L'article 565 du même code dispose que les prétentions ne sont pas nouvelles dès lors qu'elles tendent aux mêmes fins que celles soumises au premier juge, même si leur fondement juridique est différent.
En l'espèce, la demande de saisine du CRRMP formée par Mme [X] à hauteur d'appel tend à voir reconnaître sa pathologie comme professionnelle. Cette demande tendant à la même fin que celle soumise aux premiers juges, il n'y a pas lieu de la déclarer irrecevable.
Sur la demande de saisine du CRRMP
Mme [X] reproche à la caisse d'avoir instruit sa demande au titre du tableau n°98 des maladies professionnelles alors qu'aucune référence à ce tableau n'était mentionnée au sein de sa déclaration de maladie professionnelle, de ne pas avoir recueilli l'avis du CRRMP.

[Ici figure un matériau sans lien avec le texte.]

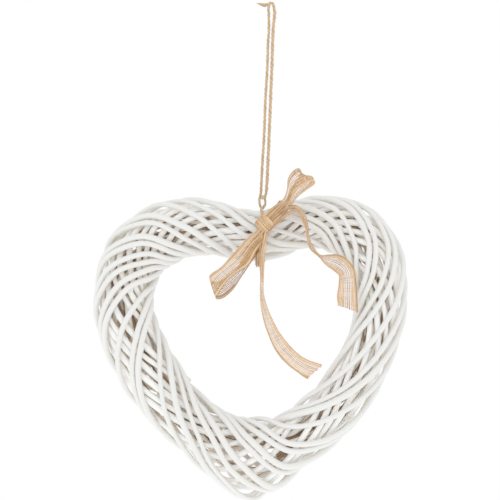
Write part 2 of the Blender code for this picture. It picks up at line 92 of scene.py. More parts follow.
camera = bpy.data.objects.new("camera", bpy.data.cameras.new("camera"))
bpy.context.scene.collection.objects.link(camera)
across = (PICTURE_SIZE / 2 - NAIL_PIXEL[0]) * PIXEL
up = (NAIL_PIXEL[1] - PICTURE_SIZE / 2) * PIXEL
camera.location = (across, -CAMERA_DISTANCE, up)
camera.rotation_euler = (math.pi / 2, 0.0, 0.0)
camera.data.sensor_width = SENSOR
camera.data.lens = SENSOR * CAMERA_DISTANCE / (PICTURE_SIZE * PIXEL)
bpy.context.scene.camera = camera
print("camera at", [round(value, 3) for value in camera.location], "lens", round(camera.data.lens, 1))

# %% [markdown]
# Nearly everything here is a long thin thing: a rod, a ply of twine, a thread of the ribbon. Each is a tube
# along a line of points. We could use Blender's curves with a bevel, but a mesh lets us swell a rod at its
# buds, flatten a thread, and keep at each corner where it lies on the rod, which the materials need. So one
# helper makes smooth lines, another spaces their points evenly, and a third finds, at each point, the two
# directions that span the tube's section.

# %% Lines and the directions across them
def smooth_line(points, steps):
    """A smooth curve through the points, with that many steps from each point to the next."""
    points = np.array(points, float)
    padded = np.vstack([2 * points[0] - points[1], points, 2 * points[-1] - points[-2]])
    before, here, after, beyond = padded[:-3], padded[1:-2], padded[2:-1], padded[3:]
    rows = []
    for share in np.arange(steps) / steps:
        rows.append(
            (-0.5 * share + share**2 - 0.5 * share**3) * before
            + (1.0 - 2.5 * share**2 + 1.5 * share**3) * here
            + (0.5 * share + 2.0 * share**2 - 1.5 * share**3) * after
            + (-0.5 * share**2 + 0.5 * share**3) * beyond
        )
    return np.vstack([np.stack(rows, axis=1).reshape(-1, points.shape[1]), points[-1:]])


def lengths(line):
    """How far along the line each of its points is."""
    steps = np.linalg.norm(np.diff(line[:, :3], axis=0), axis=1)
    return np.concatenate([[0.0], np.cumsum(steps)])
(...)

Aux termes de l'article L 461-1 alinéa 2 du code de la sécurité sociale, est présumée d'origine professionnelle toute maladie désignée dans un tableau de maladies professionnelles et contractée dans les conditions désignées à ce tableau.
Chaque tableau précise la nature des travaux susceptibles de provoquer la maladie, énumère les affections provoquées et le délai dans lequel la maladie doit être constatée après la cessation de l'exposition du salarié au risque identifié pour être prise en charge.

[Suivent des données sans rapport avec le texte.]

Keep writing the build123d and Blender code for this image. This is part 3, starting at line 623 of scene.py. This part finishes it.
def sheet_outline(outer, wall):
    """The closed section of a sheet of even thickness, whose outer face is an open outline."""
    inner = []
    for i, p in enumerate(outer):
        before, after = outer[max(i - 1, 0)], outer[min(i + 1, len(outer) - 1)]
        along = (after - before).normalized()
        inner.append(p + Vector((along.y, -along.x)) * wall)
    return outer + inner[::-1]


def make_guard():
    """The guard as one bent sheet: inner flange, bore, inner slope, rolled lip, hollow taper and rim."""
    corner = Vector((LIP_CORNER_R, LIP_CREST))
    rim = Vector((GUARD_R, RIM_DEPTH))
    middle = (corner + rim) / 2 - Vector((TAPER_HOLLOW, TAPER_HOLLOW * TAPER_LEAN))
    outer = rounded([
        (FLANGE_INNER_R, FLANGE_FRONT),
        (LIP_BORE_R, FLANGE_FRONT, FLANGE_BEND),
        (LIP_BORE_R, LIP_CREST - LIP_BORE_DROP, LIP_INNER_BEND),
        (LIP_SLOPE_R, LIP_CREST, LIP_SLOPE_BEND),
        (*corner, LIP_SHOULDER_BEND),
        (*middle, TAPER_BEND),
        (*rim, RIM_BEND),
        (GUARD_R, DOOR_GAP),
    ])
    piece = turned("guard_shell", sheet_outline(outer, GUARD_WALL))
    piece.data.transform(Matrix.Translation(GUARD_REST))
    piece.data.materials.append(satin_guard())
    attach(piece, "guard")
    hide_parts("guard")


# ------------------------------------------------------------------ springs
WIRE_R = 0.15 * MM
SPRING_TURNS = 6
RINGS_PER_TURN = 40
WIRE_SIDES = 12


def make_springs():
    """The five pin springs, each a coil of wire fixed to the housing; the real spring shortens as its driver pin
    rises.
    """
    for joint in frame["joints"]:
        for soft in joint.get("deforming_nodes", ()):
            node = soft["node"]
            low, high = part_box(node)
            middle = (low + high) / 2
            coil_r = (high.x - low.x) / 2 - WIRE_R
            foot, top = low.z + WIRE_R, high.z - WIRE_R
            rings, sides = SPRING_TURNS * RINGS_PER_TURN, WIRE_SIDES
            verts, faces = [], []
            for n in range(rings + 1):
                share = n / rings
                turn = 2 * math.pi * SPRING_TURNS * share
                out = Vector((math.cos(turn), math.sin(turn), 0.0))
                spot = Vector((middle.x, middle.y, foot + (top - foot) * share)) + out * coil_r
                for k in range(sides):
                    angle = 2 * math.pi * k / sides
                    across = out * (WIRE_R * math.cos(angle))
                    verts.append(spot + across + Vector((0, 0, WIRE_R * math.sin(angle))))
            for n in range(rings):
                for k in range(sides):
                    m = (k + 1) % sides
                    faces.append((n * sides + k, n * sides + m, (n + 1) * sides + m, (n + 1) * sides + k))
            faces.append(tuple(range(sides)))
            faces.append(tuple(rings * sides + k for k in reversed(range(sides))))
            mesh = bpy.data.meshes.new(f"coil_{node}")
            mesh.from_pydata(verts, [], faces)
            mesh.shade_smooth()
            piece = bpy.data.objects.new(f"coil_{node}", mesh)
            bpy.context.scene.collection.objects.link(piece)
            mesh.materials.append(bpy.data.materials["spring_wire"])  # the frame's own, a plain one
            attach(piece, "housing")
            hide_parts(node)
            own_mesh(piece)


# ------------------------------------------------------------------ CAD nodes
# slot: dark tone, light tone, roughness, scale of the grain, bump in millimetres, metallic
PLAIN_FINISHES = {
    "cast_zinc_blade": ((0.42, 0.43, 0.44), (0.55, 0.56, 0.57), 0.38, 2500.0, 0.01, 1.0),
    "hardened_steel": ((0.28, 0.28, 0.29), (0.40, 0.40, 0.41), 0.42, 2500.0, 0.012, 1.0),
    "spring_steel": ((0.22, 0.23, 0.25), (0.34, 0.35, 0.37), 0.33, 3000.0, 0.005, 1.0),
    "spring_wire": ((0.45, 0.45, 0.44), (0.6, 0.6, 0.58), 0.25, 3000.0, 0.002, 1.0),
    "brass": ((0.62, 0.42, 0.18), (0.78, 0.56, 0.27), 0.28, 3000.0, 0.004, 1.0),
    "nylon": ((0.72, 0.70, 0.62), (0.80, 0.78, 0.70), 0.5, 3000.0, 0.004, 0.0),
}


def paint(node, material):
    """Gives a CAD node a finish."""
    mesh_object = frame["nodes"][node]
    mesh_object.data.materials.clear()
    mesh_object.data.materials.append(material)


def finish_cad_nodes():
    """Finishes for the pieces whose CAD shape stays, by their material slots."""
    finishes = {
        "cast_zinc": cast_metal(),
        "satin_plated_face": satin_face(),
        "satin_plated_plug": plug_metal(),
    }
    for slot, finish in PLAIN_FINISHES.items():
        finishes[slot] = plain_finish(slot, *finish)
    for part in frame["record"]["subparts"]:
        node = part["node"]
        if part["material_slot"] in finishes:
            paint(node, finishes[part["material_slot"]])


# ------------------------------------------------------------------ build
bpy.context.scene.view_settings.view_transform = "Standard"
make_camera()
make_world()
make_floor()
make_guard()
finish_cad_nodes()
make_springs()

En application de l'article L 461-1 du code de la sécurité sociale, il est possible de faire reconnaître le caractère professionnel d'une maladie, notamment si la maladie figure dans un des tableaux de maladies professionnelles mais que toutes les conditions fixées par ce tableau ne sont pas remplies.
La procédure de reconnaissance des maladies professionnelles en dehors du système des tableaux nécessite une expertise approfondie et, dans un tel cas, la caisse d'assurance maladie ne peut reconnaître l'origine professionnelle de la maladie qu'après avoir recueilli l'avis d'un comité régional de reconnaissance des maladies professionnelles.

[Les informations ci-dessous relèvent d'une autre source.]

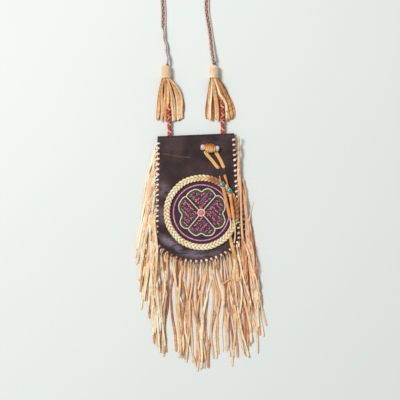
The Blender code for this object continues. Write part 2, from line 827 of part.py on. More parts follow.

La procédure de reconnaissance des maladies professionnelles en dehors du système des tableaux s'impose également aux juges qui ne peuvent se prononcer sur la demande d'un assuré tendant à la reconnaissance du caractère
professionnel de sa maladie sans que la caisse d'assurance maladie ait recueilli l'avis du CRRMP.
En l'espèce, la déclaration de maladie professionnelle fait état d'une 'discopathie lombaire, tendinopathie du supra épineux gauche' sans référence à un tableau de maladies professionnelles. Le certificat médical initial ne fait pas davantage référence à un tableau. Ainsi, contrairement à ce que soutient la caisse, Mme [X] n'a pas sollicité une reconnaissance d'une pathologie au titre du tableau 98.
Il est constant qu'il appartient au médecin conseil de la caisse de déterminer quelle est la pathologie dont est atteint l'assuré. Si, en l'espèce, celui-ci a constaté que Mme [X] ne présentait pas d'atteinte radiculaire de topographie concordante, ce qui excluait une reconnaissance de la maladie au titre du tableau n°98, il aurait dû, après avoir exclu la pathologie de ce tableau, évaluer l'IPP prévisible et alors, dans l'hypothèse d'un taux au moins égal à 25%, la caisse aurait dû saisir un CRRMP.
En conséquence, il y a lieu d'infirmer le jugement entrepris.
Sur les dépens
Succombante, la caisse est condamnée aux dépens.
PAR CES MOTIFS
La cour, statuant contradictoirement et en dernier ressort ;
Rejette le moyen tiré de l'irrecevabilité de la demande nouvelle ;
Infirme en toutes ses dispositions le jugement du pôle social du tribunal judiciaire du Havre du 27 janvier 2020 ;
Enjoint à la caisse primaire d'assurance maladie du Havre de faire évaluer par son médecin conseil le taux d'IPP prévisible de Mme [H] [X] et de saisir, le cas échéant, le comité régional de reconnaissance des maladies professionnelles ;
Rejette toute autre demande ;
Condamne la caisse primaire d'assurance maladie du [Localité 3] aux entiers dépens de première instance et d'appel.